• **Items**
....

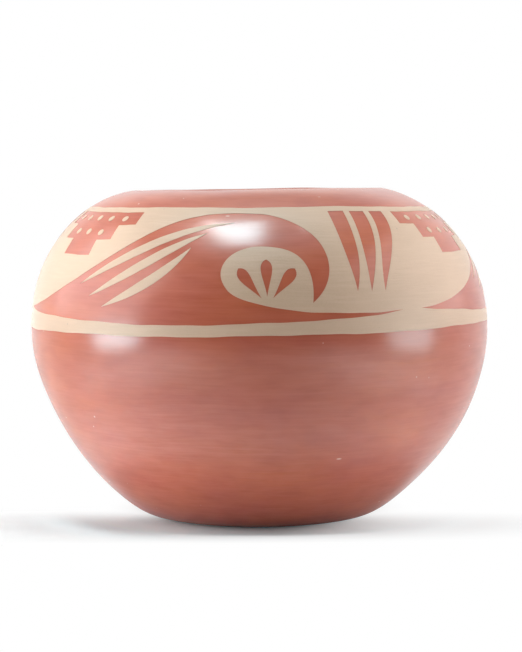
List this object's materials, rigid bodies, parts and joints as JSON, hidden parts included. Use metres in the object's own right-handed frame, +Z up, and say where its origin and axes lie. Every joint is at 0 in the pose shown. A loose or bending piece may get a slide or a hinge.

....

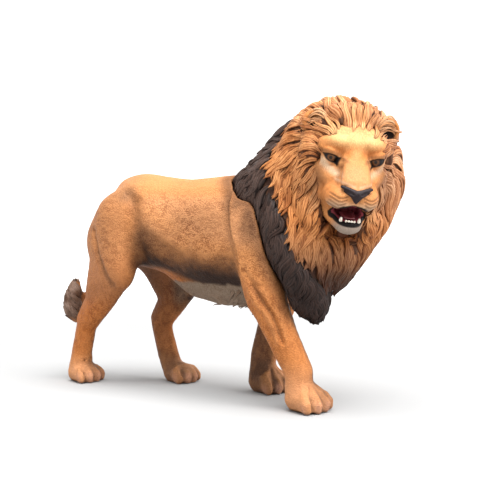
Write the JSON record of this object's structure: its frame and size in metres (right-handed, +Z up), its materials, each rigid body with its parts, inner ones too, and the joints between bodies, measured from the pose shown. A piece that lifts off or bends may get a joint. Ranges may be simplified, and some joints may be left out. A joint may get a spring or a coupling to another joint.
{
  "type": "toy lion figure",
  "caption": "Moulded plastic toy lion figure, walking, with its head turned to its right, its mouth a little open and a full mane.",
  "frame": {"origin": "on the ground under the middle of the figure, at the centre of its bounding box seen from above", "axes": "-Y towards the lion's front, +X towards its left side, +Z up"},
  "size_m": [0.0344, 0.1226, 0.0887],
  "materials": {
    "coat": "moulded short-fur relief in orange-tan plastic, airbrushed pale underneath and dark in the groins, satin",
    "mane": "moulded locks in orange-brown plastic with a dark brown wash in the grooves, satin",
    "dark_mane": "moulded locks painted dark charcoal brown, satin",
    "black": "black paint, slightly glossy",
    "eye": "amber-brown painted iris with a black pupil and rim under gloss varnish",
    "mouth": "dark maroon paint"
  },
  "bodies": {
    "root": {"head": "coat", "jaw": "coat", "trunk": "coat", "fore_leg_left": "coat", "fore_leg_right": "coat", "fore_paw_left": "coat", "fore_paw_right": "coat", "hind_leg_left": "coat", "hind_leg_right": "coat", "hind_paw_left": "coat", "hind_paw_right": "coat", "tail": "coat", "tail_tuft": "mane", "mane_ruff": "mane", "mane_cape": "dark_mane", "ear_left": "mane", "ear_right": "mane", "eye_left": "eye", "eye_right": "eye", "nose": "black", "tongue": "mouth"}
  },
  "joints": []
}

....

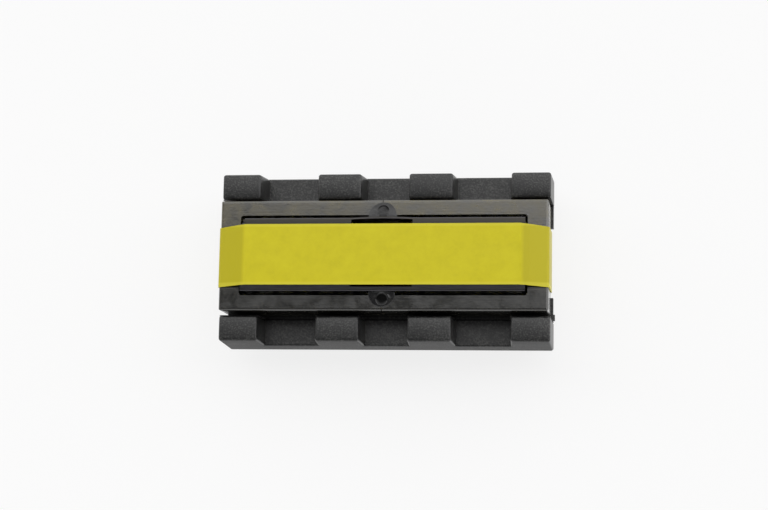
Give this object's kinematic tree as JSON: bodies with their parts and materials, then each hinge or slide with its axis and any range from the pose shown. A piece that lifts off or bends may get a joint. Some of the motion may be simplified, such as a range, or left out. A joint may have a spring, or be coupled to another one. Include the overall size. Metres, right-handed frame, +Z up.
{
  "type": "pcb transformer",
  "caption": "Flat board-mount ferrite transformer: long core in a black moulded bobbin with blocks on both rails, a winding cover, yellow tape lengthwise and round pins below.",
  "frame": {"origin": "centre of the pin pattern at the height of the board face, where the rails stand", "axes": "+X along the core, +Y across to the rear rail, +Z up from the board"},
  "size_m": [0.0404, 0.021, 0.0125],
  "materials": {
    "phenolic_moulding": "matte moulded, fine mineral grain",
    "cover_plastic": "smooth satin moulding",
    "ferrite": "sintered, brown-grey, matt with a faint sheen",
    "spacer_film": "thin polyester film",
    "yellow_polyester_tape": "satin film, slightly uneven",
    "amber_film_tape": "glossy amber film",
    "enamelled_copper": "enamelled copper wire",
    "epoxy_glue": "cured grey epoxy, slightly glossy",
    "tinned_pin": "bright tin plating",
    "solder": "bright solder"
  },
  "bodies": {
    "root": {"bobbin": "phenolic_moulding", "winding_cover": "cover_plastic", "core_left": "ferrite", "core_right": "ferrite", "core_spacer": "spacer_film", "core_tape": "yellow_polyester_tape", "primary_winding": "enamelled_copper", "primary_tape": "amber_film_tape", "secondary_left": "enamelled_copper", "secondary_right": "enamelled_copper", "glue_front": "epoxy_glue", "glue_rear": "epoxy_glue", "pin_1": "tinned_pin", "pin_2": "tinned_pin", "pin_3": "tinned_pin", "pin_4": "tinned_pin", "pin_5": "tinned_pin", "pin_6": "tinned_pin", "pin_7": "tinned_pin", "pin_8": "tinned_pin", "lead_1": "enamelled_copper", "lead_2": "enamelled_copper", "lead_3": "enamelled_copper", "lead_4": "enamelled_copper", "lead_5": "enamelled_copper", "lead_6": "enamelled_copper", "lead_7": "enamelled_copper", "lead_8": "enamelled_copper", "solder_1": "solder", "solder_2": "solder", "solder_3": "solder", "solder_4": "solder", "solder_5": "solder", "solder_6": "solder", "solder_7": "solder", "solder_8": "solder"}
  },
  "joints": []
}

....

• **Given task**
Find each line holding the word "where" and copy it.

• **Exercise answer**
List this object's materials, rigid bodies, parts and joints as JSON, hidden parts included. Use metres in the object's own right-handed frame, +Z up, and say where its origin and axes lie. Every joint is at 0 in the pose shown. A loose or bending piece may get a slide or a hinge.
  "frame": {"origin": "centre of the pin pattern at the height of the board face, where the rails stand", "axes": "+X along the core, +Y across to the rear rail, +Z up from the board"},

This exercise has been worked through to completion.